Automatic Stock Option Grants

     1. Each director will receive an option for 5,000 shares of Kirby common stock upon his or her first election as a director.

     2. Each director will receive an option for 3,000 shares of Kirby common stock immediately after each annual meeting of stockholders.

     3. The option price in both cases will be the fair market value on the date of grant.

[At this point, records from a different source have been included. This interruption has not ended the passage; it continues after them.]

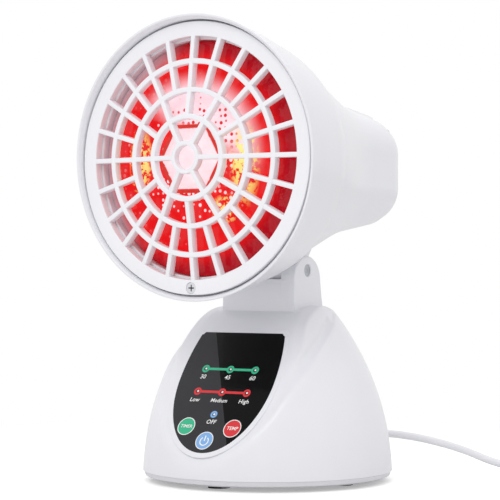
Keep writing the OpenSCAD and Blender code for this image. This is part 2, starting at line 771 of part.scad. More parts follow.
module bulb_reflector() color("#C9CCD2") at_head() rotate_extrude() difference() {
    bowl_side(0);
    bowl_side(2.2);
    translate([0, -60]) square([57, 5]);
    translate([0, 30]) square([12.8, 20]);
}

module bulb_cap() color("#C6C9CE") at_head() {
    translate([0, 0, 46]) cylinder(r1 = 15, r2 = 12.2, h = 1);
    translate([0, 0, 46]) cylinder(r = 12.2, h = 24);
    for (k = [0:5]) translate([0, 0, 49.4 + 3.63 * k]) rotate_extrude()
        translate([cap_r - 0.9, 0]) circle(r = 0.9, $fn = 24);
    translate([0, 0, 70]) cylinder(r1 = 11, r2 = 6, h = 3);
}

module bulb_contact() color("#C2A15A") at_head() translate([0, 0, 73])
    cylinder(r1 = 4.6, r2 = 3.6, h = 2);

module filament_posts() color("#9DA1A8") at_head() for (s = [-1, 1])
    translate([s * 9, 0, -14]) cylinder(r = 0.7, h = 60);

module filament() color("#E8A33A") at_head() {
    translate([-10.4, 0, -14.9]) rotate([0, 90, 0]) cylinder(r = 0.9, h = 20.8);
}

// ---- guard ---------------------------------------------------------------

module ring_at(r, w, y, h) at_head() translate([0, 0, y]) tube(r + w / 2, r - w / 2, h);

module bars(n, r0, y0, r1, y1) at_head() for (k = [0:n - 1]) rotate([90, 0, 360 * k / n])
    linear_extrude(bar_w, center = true)
        polygon([[r0 - 1, y0 + 0.2], [r1 + 1, y1 + 0.2], [r1 + 1, y1 + bar_h], [r0 - 1, y0 + bar_h]]);

module guard() color("#EFEFF3") {
    ring_y = -72.7;
    difference() {
        ring_at((guard_r + guard_open_r) / 2, guard_r - guard_open_r, ring_y,
            flange_y - fit - ring_y);
        at_head() around(lock_a, lock_r) {
            translate([0, 0, -75]) cylinder(r = 1.75, h = 20);
            translate([0, 0, -75]) cylinder(r = 3.2, h = 4.3);
        }
    }
    for (q = rings) ring_at(q[0], ring_w, q[1], bar_h + 0.5);
    ring_at((8.6 + 6.35) / 2, 8.6 - 6.35, -hub_y, bar_h + 0.5);
    bars(24, guard_open_r + 2, ring_y, rings[0][0], rings[0][1]);
    bars(24, rings[0][0], rings[0][1], rings[1][0], rings[1][1]);
    bars(12, rings[1][0], rings[1][1], rings[2][0], rings[2][1]);
    bars(6, rings[2][0], rings[2][1], 6.5, -hub_y);
    at_head() for (a = tabs) intersection() {
        rotate_extrude() {
            translate([guard_open_r + 0.2, flange_y - 1]) square([1.6, 5.7]);
            translate([guard_open_r + 0.2, flange_y + flange_t + fit]) square([5.8, 2.15]);
        }
        translate([0, 0, -80]) linear_extrude(40) wedge(a - tab_a, a + tab_a, 140);
    }
}

module guard_screw() color("#C4C7CC") at_head() around(lock_a, lock_r) difference() {
    union() {
        translate([0, 0, -72.4]) cylinder(r = 3, h = 1.7);
        translate([0, 0, -72.4]) cylinder(r = 1.6, h = 11.4);
    }
    for (a = [0, 90]) rotate([0, 0, a]) translate([-1.7, -0.35, -73]) cube([3.4, 0.7, 1.5]);
}

module guard_nut() color("#B5B8BD") at_head() around(lock_a, lock_r) difference() {
    translate([-2.4, -2.8, flange_y + flange_t + fit]) cube([4.8, 5.6, 2.4]);
    translate([0, 0, -70]) cylinder(r = 1.6, h = 20);
}

// ---- the assembly --------------------------------------------------------

base_shell();
bottom_plate();
rubber_feet();
base_screws();
control_panel();
timer_key();
temp_key();
power_key();
timer_leds();
heat_leds();
off_led();
touch_board();
touch_pads();
touch_screws();
panel_ribbon();
driver_board();
board_screws();
relay();
heatsink();
triac();
filter_capacitor();
fuse();
terminal_block();
buzzer();
ballast_weight();
neck_grommet();
base_lead();
strain_relief();
power_cord();
cord_coil();
cord_tie();
cord_end();
plug_body();
plug_pins();
head_shell();
heat_shield();
rear_cover();
cover_screws();
lamp_holder();
holder_liner();
holder_contact();
holder_bracket();
bracket_screws();
holder_screw();
thermal_cutoff();
head_lead();
pivot_screws();
pivot_inserts();
friction_washers();
bulb_lens();
bulb_reflector();
bulb_cap();
bulb_contact();
filament();
filament_posts();
guard();
guard_screw();
guard_nut();
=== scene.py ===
import json
import math

import bmesh
import bpy
import numpy as np
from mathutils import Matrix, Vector


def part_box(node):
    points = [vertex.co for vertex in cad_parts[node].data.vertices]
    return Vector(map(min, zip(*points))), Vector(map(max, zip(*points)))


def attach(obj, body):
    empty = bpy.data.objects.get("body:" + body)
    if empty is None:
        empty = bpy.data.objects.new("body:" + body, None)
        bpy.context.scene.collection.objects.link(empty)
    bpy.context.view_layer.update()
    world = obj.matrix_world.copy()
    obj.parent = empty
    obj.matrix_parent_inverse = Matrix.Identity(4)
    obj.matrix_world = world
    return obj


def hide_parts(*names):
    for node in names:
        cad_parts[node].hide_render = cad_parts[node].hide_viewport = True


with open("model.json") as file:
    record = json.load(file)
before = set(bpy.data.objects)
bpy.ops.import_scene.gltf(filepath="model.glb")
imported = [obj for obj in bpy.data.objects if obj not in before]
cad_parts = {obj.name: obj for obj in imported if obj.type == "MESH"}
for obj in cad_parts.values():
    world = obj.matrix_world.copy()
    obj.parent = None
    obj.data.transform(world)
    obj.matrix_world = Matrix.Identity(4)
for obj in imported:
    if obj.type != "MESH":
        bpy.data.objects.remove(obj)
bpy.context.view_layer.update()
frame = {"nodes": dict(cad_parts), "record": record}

# Sizes are millimetres in the CAD model's frame, where the dome's axis is x = 0, y = shiftY.
shiftY = -8.0
slope = {"angle": math.radians(55.7), "z": 116.15, "crestRadius": 35.0, "crestV": 41.8}
head = {"z": 175.2, "lipSlope": 0.0329, "lipStart": -66.0, "lipBlend": 8.0}
view = {"camera": (0.59339, -0.93427, 0.1189), "azimuth": 33.15, "elevation": -0.44, "lens": 142.56}
colours = {"shell": "#E9E9EE", "guard": "#F0F0F4", "plate": "#E3E3E8", "panel": "#0B0B0C",
           "green": "#2DB588", "red": "#D8232B", "blue": "#7FB0E6", "ink": "#F4F4F2",
           "cord": "#E9E9ED", "foot": "#2A2A2C"}


def toLinear(code):
    out = []
    for k in (1, 3, 5):
        c = int(code[k:k + 2], 16) / 255
        out.append(c / 12.92 if c <= 0.04045 else ((c + 0.055) / 1.055) ** 2.4)
    return (*out, 1.0)


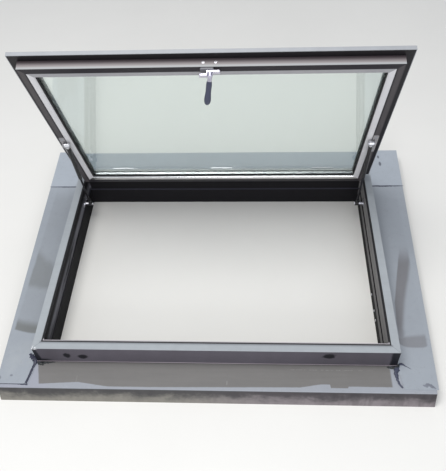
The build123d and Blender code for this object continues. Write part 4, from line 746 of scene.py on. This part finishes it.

The options will be subject to the terms of the plan under which they are issued, including without limitation provisions relating to vesting, exercise, termination and transferability.

Automatic Restricted Stock Grants

     1. Each director will receive 500 restricted shares of Kirby common stock immediately after each annual meeting of stockholders.

     2. The restricted stock will be subject to the terms of the plan under which it is issued, including without limitation provisions relating to vesting and transferability.

General

     1. This compensation program may be amended, modified or terminated by the board at any time.

     2. This compensation program applies only to directors of Kirby who are not employees of Kirby or any of its subsidiaries.

     3. This compensation program amends and restates in its entirety the Nonemployee Director Compensation Program as amended by the board of directors of Kirby on January 27, 2004 and approved by the stockholders of Kirby on April 27, 2004. Such amendment and restatement was approved by the board of directors of Kirby on March 3, 2005 to be effective April 26, 2005, with the existing compensation program remaining in effect until that date.